Editorial Nº 22

Desde la revuelta de Stonewall, el 28 de junio de 1969, el movimiento gay dio pasos de gigante. Impulsados por el genio y el ingenio de los norteamericanos, ganamos visibilidad en todo el mundo, acumulamos poder político y económico, nos dimos una agenda y nos lanzamos a conseguir la igualdad.

 

 

El activismo gay había nacido izquierdista: en política, sus primeros activistas salieron del Partido Comunista, y en religión, fueron cuáqueros. La liberación gay quedó así hermanada con los demócratas, la oposición a la guerra de Vietnam, la ecología, el feminismo, la revolución de los campus y la defensa de las ballenas; luego se sumaron otros ingredientes de lo que en este país llamamos “progresismo”.

Adoptamos la política de reclamo de derechos civiles, a imitación de los movimientos de liberación norteamericanos; y desde la organización de la Coordinadora de Grupos Gays en 1983 no sufrimos ni derrotas ni retrocesos. El movimiento gay argentino se acostumbró a una aparentemente interminable ristra de triunfos. La Ley de Unión Civil de la Ciudad Autónoma, en el 2002, fue el logro máximo de la política de reclamo de derechos; y esa misma política llegó a su cumbre internacional con la declaración sobre derechos humanos y orientación sexual que el Brasil presentó a las Naciones Unidas a principios del 2003.

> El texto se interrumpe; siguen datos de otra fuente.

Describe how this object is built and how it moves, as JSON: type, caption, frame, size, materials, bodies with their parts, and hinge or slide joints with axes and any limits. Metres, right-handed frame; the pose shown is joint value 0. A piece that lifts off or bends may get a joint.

La ley de Unión Civil había terminado de despertar al dragón católico. El papa Benedicto XVI, por entonces cardenal Ratzinger, prefecto de la Congregación Para la Doctrina de la Fe, publicó en el 2003 su Nota doctrinal sobre ciertos asuntos que afectan la participación de los católicos en la vida pública, donde se incita a luchar contra las uniones gays, tildadas de “nocivas”; y el hombre más poderoso del planeta, George Bush, declaró su oposición al casamiento de homosexuales y calificó de “inmoral” la adopción gay. Una coalición de católicos, evangélicos y musulmanes frenó en el 2004 la ofensiva brasileña, y Ratzinger declaró la guerra contra la equiparación de las mujeres en su Carta a los obispos de la Iglesia Católica sobre la colaboración del hombre y la mujer, donde embiste contra la más poderosa arma intelectual creada por el feminismo, vital también para nosotros: la distinción de sexo y género.

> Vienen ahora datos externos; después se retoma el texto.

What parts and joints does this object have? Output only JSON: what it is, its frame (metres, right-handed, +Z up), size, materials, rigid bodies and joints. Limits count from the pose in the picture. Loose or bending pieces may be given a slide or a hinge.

La homofobia y el irracionalismo religiosos son de temer, pero la estructura de nuestra sociedad ha cambiado. Hasta 1983 éramos excluidos; en el 2005 ya somos un actor social más, marginal pero incluido. Ya no tenemos a nuestro favor el efecto sorpresa que nos ganó alianzas y admiración; nuestra existencia y nuestros reclamos ya no son novedad. Hasta ahora la denuncia, la protesta airada y los derechos humanos eran nuestras cartas de triunfo; ahora, la época heroica está terminando. La retórica de la indignación moral ante el irrespeto de los derechos civiles ya no alcanza; y la única fuerza que conocemos que puede oponerse a la religión es la ciencia.

Aquí nuestro origen izquierdista nos juega en contra: el prejuicio anticientífico domina hoy las universidades. En el movimiento gay muchos siguen apostando al activismo de alianzas y confrontación; pero creo que necesitaremos de una nueva política de persuasión, con base en conocimientos ciertos y científicos. Por eso dedicaremos cada vez más páginas de ESPEJO a traducir y publicar textos de alto nivel académico sobre homosexualidad. Ya que la sucesión de Juan Pablo II no augura nada bueno, consolidémonos como fuerza intelectual. Necesitamos más pensadores sólidos, y no existirán si no divulgamos lo que la ciencia aprendió de nosotros últimamente. Por años hemos estado tan ocupados actuando que no hemos tenido tiempo de estudiar; pero esta embestida del irracionalismo solamente puede ser detenida por el prestigio de la ciencia.